Zhang pointed to the developments in AI techniques and the vast amounts of data now available for training: “We’ve seen breakthroughs in the model architecture for transformer models, as well as the recursive autoencoder models, and also the availability of large sets of data to then train these models and couple that with thirdly, the availability of hardware such as GPUs, MPUs to be able to really take the models to take the data and to be able to train them in new capabilities of compute.”
Bailey echoed these sentiments, adding a notable mention of open-source contributions, “We also have this vibrant community of open source tinkerers that are open sourcing models, models like LLaMA, fine-tuning them with very high-quality instruction tuning and RLHF datasets.”
When asked to elaborate on the significance of open source collaborations in accelerating AI advancements, Bailey mentioned the widespread use of open-source training models like PyTorch, Jax, and TensorFlow. She also affirmed the importance of sharing best practices, stating, “I certainly do think that this machine learning community is only in existence because people are sharing their ideas, their insights, and their code.”
When asked about Google’s plans for open source models, Bailey pointed to existing Google Research resources on GitHub and emphasized their partnership with Hugging Face, an online AI community. “I don’t want to give away anything that might be coming down the pipe,” she said.
Generative AI on game consoles, AI risks
As part of a conversation about advances in AI hardware, we asked Zhang how long it would be before generative AI models could run locally on consoles. She said she was excited about the prospect and noted that a dual cloud-client configuration may come first: “I do think it will be a combination of working on the AI to be inferencing in the cloud and working in collaboration with local inference for us to bring to life the best player experiences.”
Bailey pointed to the progress of shrinking Meta’s LLaMA language model to run on mobile devices, hinting that a similar path forward might open up the possibility of running AI models on game consoles as well: “I would love to have a hyper-personalized large language model running on a mobile device, or running on my own game console, that can perhaps make a boss that is particularly gnarly for me to beat, but that might be easier for somebody else to beat.”
To follow up, we asked if a generative AI model runs locally on a smartphone, will that cut Google out of the equation? “I do think that there’s probably space for a variety of options,” said Bailey. “I think there should be options available for all of these things to coexist meaningfully.”
In discussing the social risks from AI systems, such as misinformation and deepfakes, both panelists said their respective companies were committed to responsible and ethical AI use. “At Google, we care very deeply about making sure that the models that we produce are responsible and behave as ethically as possible.
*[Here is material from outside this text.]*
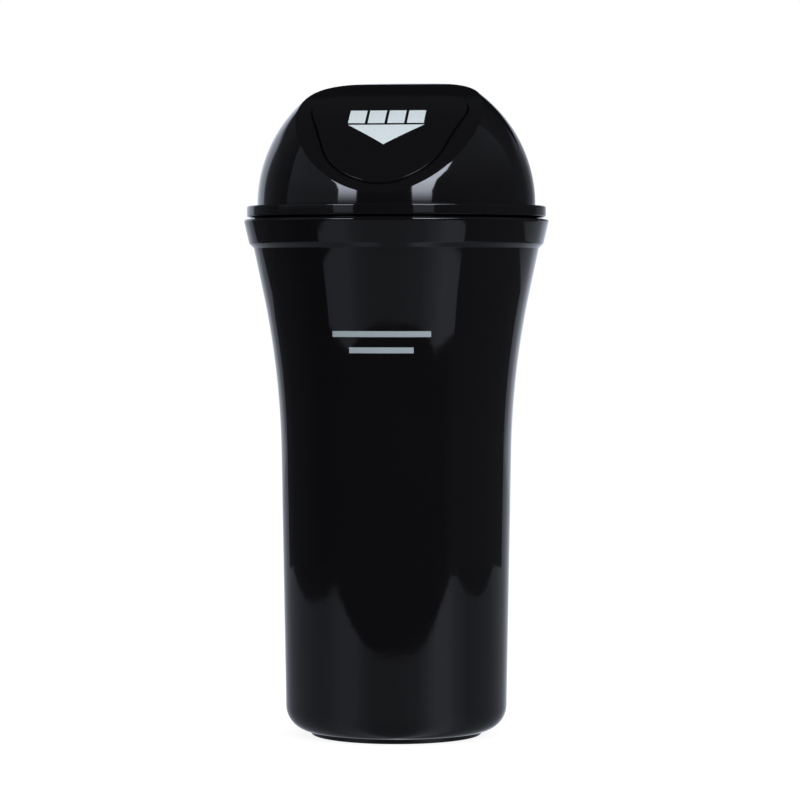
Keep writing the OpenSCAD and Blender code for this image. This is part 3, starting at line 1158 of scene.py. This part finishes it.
# A far panel: rows of (elevation, left azimuth, right azimuth) in degrees, levels by elevation
def addPanel(name, distance, rows, strength, levels):
    def place(across, up):
        spot = up * (len(rows) - 1)
        i = min(int(spot), len(rows) - 2)
        rise, left, right = (a + (b - a) * (spot - i) for a, b in zip(rows[i], rows[i + 1]))
        turn, rise = math.radians(left + (right - left) * across), math.radians(rise)
        flat, lift = distance * math.cos(rise), distance * math.sin(rise)
        return flat * math.sin(turn), -flat * math.cos(turn), stage["panelCentre"] + lift

    def build(nodes, links):
        where = nodes.new("ShaderNodeTexCoord")
        parts = nodes.new("ShaderNodeSeparateXYZ")
        links.new(where.outputs["Object"], parts.inputs["Vector"])
        stops = [((stage["panelCentre"] + distance * math.sin(math.radians(rise))) * mm, level)
                 for rise, level in levels]
        glow = nodes.new("ShaderNodeEmission")
        links.new(levelRamp(nodes, links, parts.outputs["Z"], stops), glow.inputs["Color"])
        glow.inputs["Strength"].default_value = strength
        return glow.outputs["Emission"]

    addBent(name, stage["panelSteps"], len(rows) - 1, place, stageMaterial(name, build))


brightStrength = 9
brightLevels = [(0.3, 0.04), (1.5, 0.07), (2.5, 0.15), (5, 0.33), (10, 0.78), (18, 1.1), (31, 1.1)]
addPanel("panelLeft", stage["panelDistance"],
         [(0.3, -40.5, -25), (10, -40.5, -25), (14, -43, -25), (20, -50, -25)],
         brightStrength, brightLevels)
addPanel("panelRight", stage["panelDistance"],
         [(0.3, 20, 35.5), (10, 20, 36.5), (18, 20, 41), (25, 20, 52), (31, 20, 60)],
         brightStrength, brightLevels)
addPanel("scrimLeft", stage["scrimDistance"],
         [(1, -93, -40), (16, -93, -40), (29, -98, -40), (42, -101, -40)],
         1, [(1, 0.15), (9, 0.15), (15, 0.20), (42, 0.19)])
addPanel("scrimRight", stage["scrimDistance"], [(12, 52, 128), (28, 52, 126), (45, 52, 120)],
         1, [(12, 0.04), (22, 0.08), (32, 0.12), (45, 0.12)])
addPanel("shadeBack", stage["scrimDistance"], [(13.5, 158, 190), (40, 158, 190)],
         1, [(13.5, 0.006), (40, 0.006)])


# A lamp for the rough surfaces and the shadow, at degrees round the object and up
def addLamp(name, azimuth, elevation, wide, high, radiance):
    a, e = math.radians(azimuth), math.radians(elevation)
    direction = Vector((math.sin(a) * math.cos(e), -math.cos(a) * math.cos(e), math.sin(e)))
    lamp = bpy.data.lights.new(name, "AREA")
    lamp.shape = "RECTANGLE"
    lamp.size = wide
    lamp.size_y = high
    lamp.energy = radiance * wide * high * math.pi
    holder = bpy.data.objects.new(name, lamp)
    bpy.context.scene.collection.objects.link(holder)
    holder.location = Vector((0, 0, stage["panelCentre"])) * mm
    holder.location += stage["lampDistance"] * mm * direction
    holder.rotation_euler = direction.to_track_quat("Z", "Y").to_euler()
    holder.visible_camera = False
    holder.visible_glossy = False


addLamp("lampLeft", -58, 16, 0.4, 0.55, 8)
addLamp("lampRight", 52, 16, 0.6, 0.55, 9)


# The world's levels by degrees round the object, white only behind it
worldLow = [
    (-180, 1), (-160, 0.75), (-150, 0.6), (-140, 0.48), (-135.5, 0.42), (-133, 0.04),
    (-112, 0.04), (-100, 0.02), (-81, 0.02), (-65, 0), (45, 0), (60, 0.015), (80, 0.03),
    (100, 0.035), (141.5, 0.05), (144.5, 0.4), (150, 0.48), (160, 0.68), (170, 0.85), (180, 1)]
worldMiddle = [
    (-180, 0.9), (-157, 0.95), (-149, 0.8), (-137, 0.72), (-133.5, 0.12), (-126, 0.09),
    (-112, 0.05), (-100, 0.03), (-93, 0.03), (-19, 0), (14, 0), (40, 0.03), (80, 0.045),
    (140, 0.04), (145, 0.05), (151, 0.10), (160, 0.15), (166, 0.34), (173, 0.46), (180, 0.7)]
worldUpper = [
    (-180, 0.004), (-155, 0.01), (-140, 0.05), (-125, 0.06), (-105, 0.04), (-90, 0.03),
    (-40, 0.01), (40, 0.02), (60, 0.05), (100, 0.05), (130, 0.04), (150, 0.02), (180, 0.004)]

# Elevations between which one row gives way to the next, and the levels that have no row
worldLook = {
    "lowToMiddle": (-1, 2),  # degrees
    "middleToUpper": (16, 21),
    "upperToZenith": (38, 46),
    "zenith": (50, 78),
    "zenithLevels": (0.028, 0.022),
    "roughLevel": 0.5,
}


# White to the camera, half bright to rough surfaces, and to reflections the rows above
def paintWorld():
    look = worldLook
    world = bpy.data.worlds.new("studio")
    bpy.context.scene.world = world
    world.use_nodes = True
    nodes, links = world.node_tree.nodes, world.node_tree.links
    nodes.clear()
    where = nodes.new("ShaderNodeTexCoord")
    azimuth, height = azimuthOf(nodes, links, where.outputs["Generated"])

    def blend(elevations, low, high):
        limits = [math.sin(math.radians(elevation)) for elevation in elevations]
        share = addRange(nodes, links, height, limits)
        share.interpolation_type = "SMOOTHSTEP"
        return mixColours(nodes, links, share.outputs["Result"], low, high)

    low, middle, upper = (
        levelRamp(nodes, links, azimuth, row) for row in (worldLow, worldMiddle, worldUpper))
    zenith = blend(look["zenith"], *[shaded(stage["tint"], k) for k in look["zenithLevels"]])
    level = blend(look["middleToUpper"], blend(look["lowToMiddle"], low, middle),
                  blend(look["upperToZenith"], upper, zenith))
    path = nodes.new("ShaderNodeLightPath")
    seen = mixColours(nodes, links, path.outputs["Is Glossy Ray"],
                      shaded((1, 1, 1), look["roughLevel"]), level)
    final = mixColours(nodes, links, path.outputs["Is Camera Ray"], seen, (1, 1, 1, 1))
    background = nodes.new("ShaderNodeBackground")
    links.new(final, background.inputs["Color"])
    output = nodes.new("ShaderNodeOutputWorld")
    links.new(background.outputs["Background"], output.inputs["Surface"])


paintWorld()


def addCamera():
    a = math.radians(stage["cameraAzimuth"])
    lens = bpy.data.cameras.new("camera")
    lens.lens = stage["cameraLens"]
    lens.sensor_width = 36
    lens.clip_start = 0.01
    lens.clip_end = 20
    camera = bpy.data.objects.new("camera", lens)
    bpy.context.scene.collection.objects.link(camera)
    away = stage["cameraDistance"] * mm
    camera.location = (away * math.sin(a), -away * math.cos(a), stage["cameraHeight"] * mm)
    pitch = math.radians(90 - stage["cameraPitch"])
    camera.rotation_euler = (pitch, 0, a - math.radians(stage["cameraYaw"]))
    bpy.context.scene.camera = camera


addCamera()
bpy.context.scene.view_settings.view_transform = "Standard"
print("stage set")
And we actually incorporate our responsible AI team from day zero, whenever we train models from curating our data, making sure that the right pre-training mix is created,” Bailey explained.
Despite her earlier enthusiasm for open source and locally run AI models, Baily mentioned that API-based AI models that only run in the cloud might be safer overall: “I do think that there is significant risk for models to be misused in the hands of people that might not necessarily understand or be mindful of the risk. And that’s also part of the reason why sometimes it helps to prefer APIs as opposed to open source models.”
Like Bailey, Zhang also discussed Microsoft’s corporate approach to responsible AI, but she also remarked about gaming-specific ethics challenges, such as making sure that AI features are inclusive and accessible.